Sources belong to a workspace, and the URL for a source looks something like this: https://segment.com/<my-workspace>/sources/<my-source-name>/

You can create new sources using the button in the workspace view. Each source you create has a write key, which is used to send data to that source. For example, to load analytics.js, the Segment JavaScript library on your page, the snippet on the Quickstart Guide includes:

analytics.load("YOUR_WRITE_KEY");

What’s a Destination?

Destinations are business tools or apps that you can connect to the data flowing through Segment. Some of Segment’s most popular destinations are Google Analytics, Mixpanel, Kissmetrics, Customer.io, Intercom, and KeenIO.

All of these tools run on the same data: who are your customers and what are they doing? But each tool requires that you send that data in a slightly different format, which means that you’d have to write code to track all of this information, again and again, for each tool, on each page of your app or website.

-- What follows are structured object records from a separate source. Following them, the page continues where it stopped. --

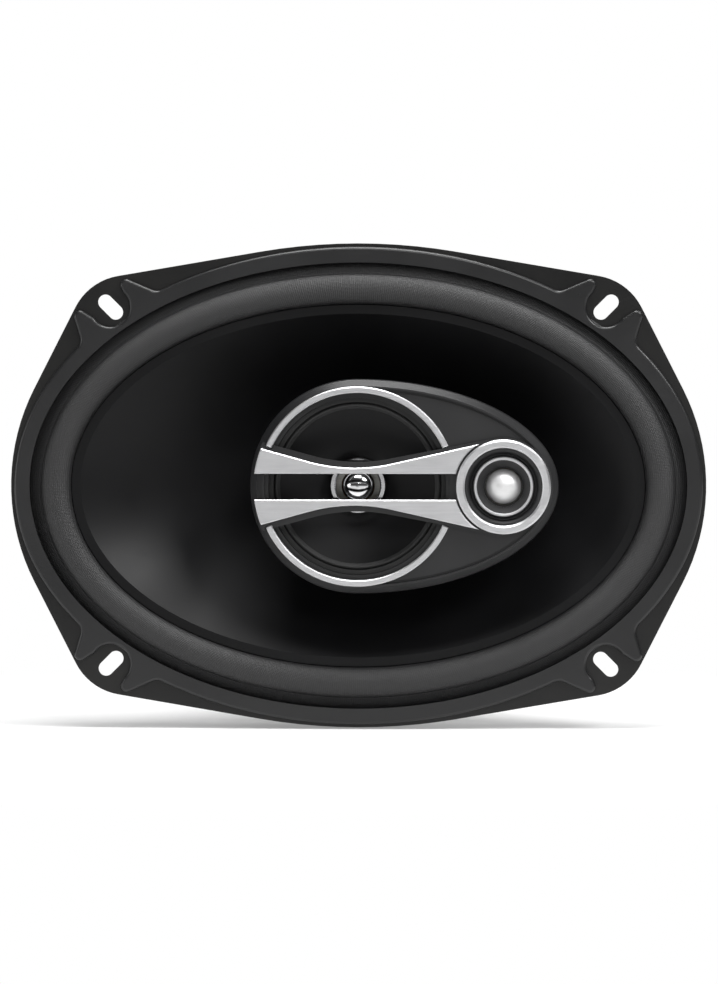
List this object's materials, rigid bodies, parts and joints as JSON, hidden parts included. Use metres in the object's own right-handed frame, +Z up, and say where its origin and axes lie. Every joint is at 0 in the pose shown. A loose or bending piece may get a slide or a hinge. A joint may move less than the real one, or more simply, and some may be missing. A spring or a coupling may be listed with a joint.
{
  "type": "coaxial car speaker",
  "caption": "Oval coaxial loudspeaker with a steel basket, cloth-edged cone and a central pod that holds a midrange unit behind two bars and a dome tweeter.",
  "frame": {"origin": "centre of the speaker's axis on the rear face of the mounting flange", "axes": "front faces -Y, +X along the long side towards the tweeter, +Z up"},
  "size_m": [0.237, 0.094, 0.165],
  "materials": {
    "painted_steel": "satin black paint on pressed steel",
    "moulded_trim": "satin moulded black",
    "cloth_roll": "coated woven cloth",
    "cone_black": "smooth satin",
    "pod_black": "satin moulded",
    "satin_silver": "satin metallised",
    "bright_chrome": "polished",
    "spider_cloth": "resin-dipped cloth",
    "soft_rubber": "matt",
    "ferrite": "dark sintered",
    "plated_steel": "zinc plated",
    "copper_wire": "enamelled winding",
    "former_film": "amber film",
    "board": "fibre board",
    "terminal_tin": "tinned brass",
    "braid": "woven tinsel braid",
    "capacitor_sleeve": "shrink sleeve"
  },
  "bodies": {
    "frame": {"bar_carrier": "pod_black", "basket": "painted_steel", "centre_post": "pod_black", "ferrite_magnet": "ferrite", "front_plate": "plated_steel", "lower_bar": "satin_silver", "lower_ring_arc": "satin_silver", "midrange_capacitor": "capacitor_sleeve", "midrange_dome": "bright_chrome", "midrange_frame": "pod_black", "midrange_gasket": "soft_rubber", "midrange_magnet": "ferrite", "midrange_plate": "plated_steel", "midrange_spider": "spider_cloth", "midrange_surround": "soft_rubber", "midrange_yoke": "plated_steel", "negative_lead": "braid", "negative_terminal": "terminal_tin", "plate_rivets": "plated_steel", "pod_front_shell": "pod_black", "pod_rear_shell": "pod_black", "positive_lead": "braid", "positive_terminal": "terminal_tin", "post_nut": "plated_steel", "post_washer": "plated_steel", "spider": "spider_cloth", "terminal_board": "board", "terminal_rivets": "plated_steel", "trim_ring": "moulded_trim", "tweeter_bezel": "satin_silver", "tweeter_capacitor": "capacitor_sleeve", "tweeter_cup": "plated_steel", "tweeter_face": "pod_black", "tweeter_magnet": "ferrite", "tweeter_mount": "pod_black", "tweeter_pole": "plated_steel", "tweeter_ring": "satin_silver", "tweeter_surround": "soft_rubber", "upper_bar": "satin_silver", "upper_ring_arc": "satin_silver", "woofer_surround": "cloth_roll", "yoke": "plated_steel"},
    "woofer": {"woofer_cone": "cone_black", "voice_coil_former": "former_film", "voice_coil_winding": "copper_wire"},
    "midrange": {"midrange_cone": "cone_black", "midrange_collar": "bright_chrome", "midrange_former": "former_film"},
    "tweeter": {"tweeter_dome": "bright_chrome", "tweeter_coil": "copper_wire"}
  },
  "joints": [
    {"name": "woofer_travel", "type": "slide", "parent": "frame", "child": "woofer", "axis": [0, -1, 0], "range_m": [-0.005, 0.005], "stiffness_N_per_m": 1500, "deforming": ["woofer_surround", "spider", "positive_lead", "negative_lead"]},
    {"name": "midrange_travel", "type": "slide", "parent": "frame", "child": "midrange", "axis": [0, -1, 0], "range_m": [-0.0008, 0.0008], "stiffness_N_per_m": 2000, "deforming": ["midrange_surround", "midrange_spider"]},
    {"name": "tweeter_travel", "type": "slide", "parent": "frame", "child": "tweeter", "axis": [0, -1, 0], "range_m": [-0.0003, 0.0003], "stiffness_N_per_m": 2000, "deforming": ["tweeter_surround"]}
  ]
}
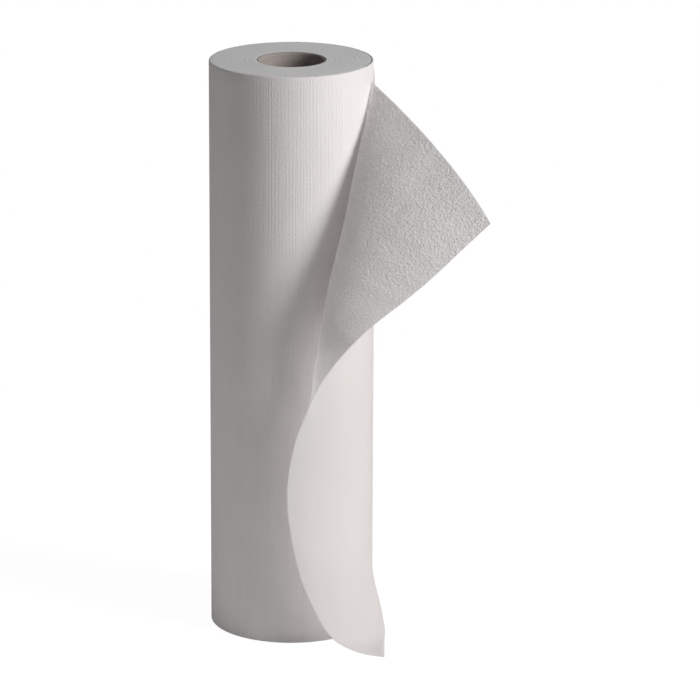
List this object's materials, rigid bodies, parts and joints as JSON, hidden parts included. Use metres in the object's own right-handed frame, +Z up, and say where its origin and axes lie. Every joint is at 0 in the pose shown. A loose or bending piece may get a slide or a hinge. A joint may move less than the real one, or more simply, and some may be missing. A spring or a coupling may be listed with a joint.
{
  "type": "exam table paper roll",
  "caption": "Standing roll of white embossed crepe paper on a cardboard core, its loose end wrapped round the front with the top corner peeled open.",
  "frame": {"origin": "on the roll's axis at the lower end face of the paper, on the floor", "axes": "+Z up along the roll's axis, -Y towards the front of the roll, +X towards the side that the loose end is peeled to"},
  "size_m": [0.2371, 0.1865, 0.5],
  "materials": {
    "cardboard": "matte",
    "paper": "matte, embossed"
  },
  "bodies": {
    "root": {"core_tube": "cardboard", "paper_roll": "paper"}
  },
  "joints": []
}
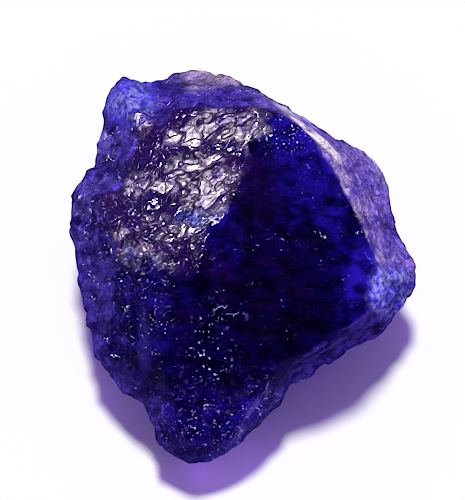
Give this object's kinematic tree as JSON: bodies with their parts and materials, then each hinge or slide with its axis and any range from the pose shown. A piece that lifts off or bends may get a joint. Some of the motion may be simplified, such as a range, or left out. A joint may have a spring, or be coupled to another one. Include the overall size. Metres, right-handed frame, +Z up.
{
  "type": "rough tanzanite",
  "caption": "Uncut piece of transparent blue-violet tanzanite with broken faces, a crinkled top and a jagged rim, lying on a small flat spot.",
  "frame": {"origin": "under the middle of the stone's bounding box, at the surface it lies on", "axes": "+Z up out of the surface the stone lies on, -Y towards the viewer and the pointed toe, +X towards the right-hand corner"},
  "size_m": [0.022, 0.025, 0.0149],
  "materials": {
    "tanzanite": "broken crystal, glassy to hackly, deep violet-blue, see-through at thin edges"
  },
  "bodies": {
    "root": {"tanzanite": "tanzanite"}
  },
  "joints": []
}
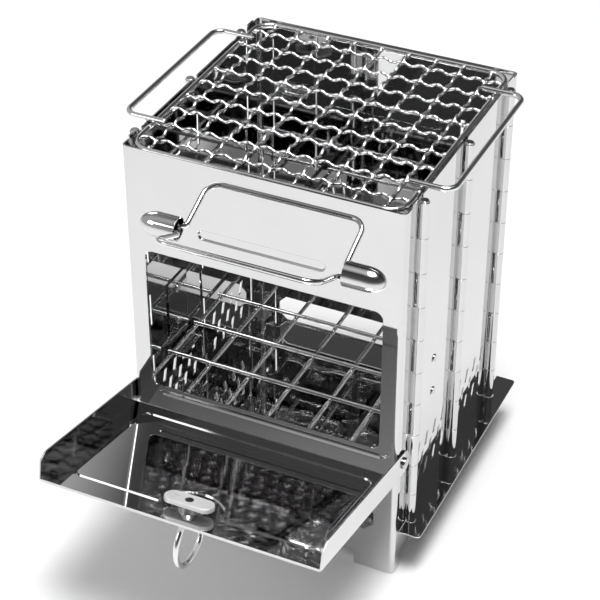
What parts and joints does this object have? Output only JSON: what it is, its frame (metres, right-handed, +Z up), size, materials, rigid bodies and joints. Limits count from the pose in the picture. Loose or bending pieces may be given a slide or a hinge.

Enter Segment. Do it once.

Segment eliminates this process by introducing an abstraction layer. You send your data to Segment, and Segment understands how to translate it so we can send it along to any destination. You enable destinations from the catalog in the Segment App, and user data immediately starts flowing into those tools. No extra code required!

Segment supports many categories of destinations, from advertising to marketing, email to customer support, CRM to user testing, and even data warehouses. You can view a complete list of available destinations or check out the destination page for a searchable list broken down by category.

What’s a Warehouse?

A warehouse is a central repository of data collected from one or more sources. This is what commonly comes to mind when you think about a relational database: structured data that fits neatly into rows and columns.

In Segment, a Warehouse is a special type of destination. Instead of streaming data to the destination all the time, we load data to them in bulk at regular intervals. When we load data, we insert and update events and objects, and automatically adjust their schema to fit the data you’ve sent to Segment.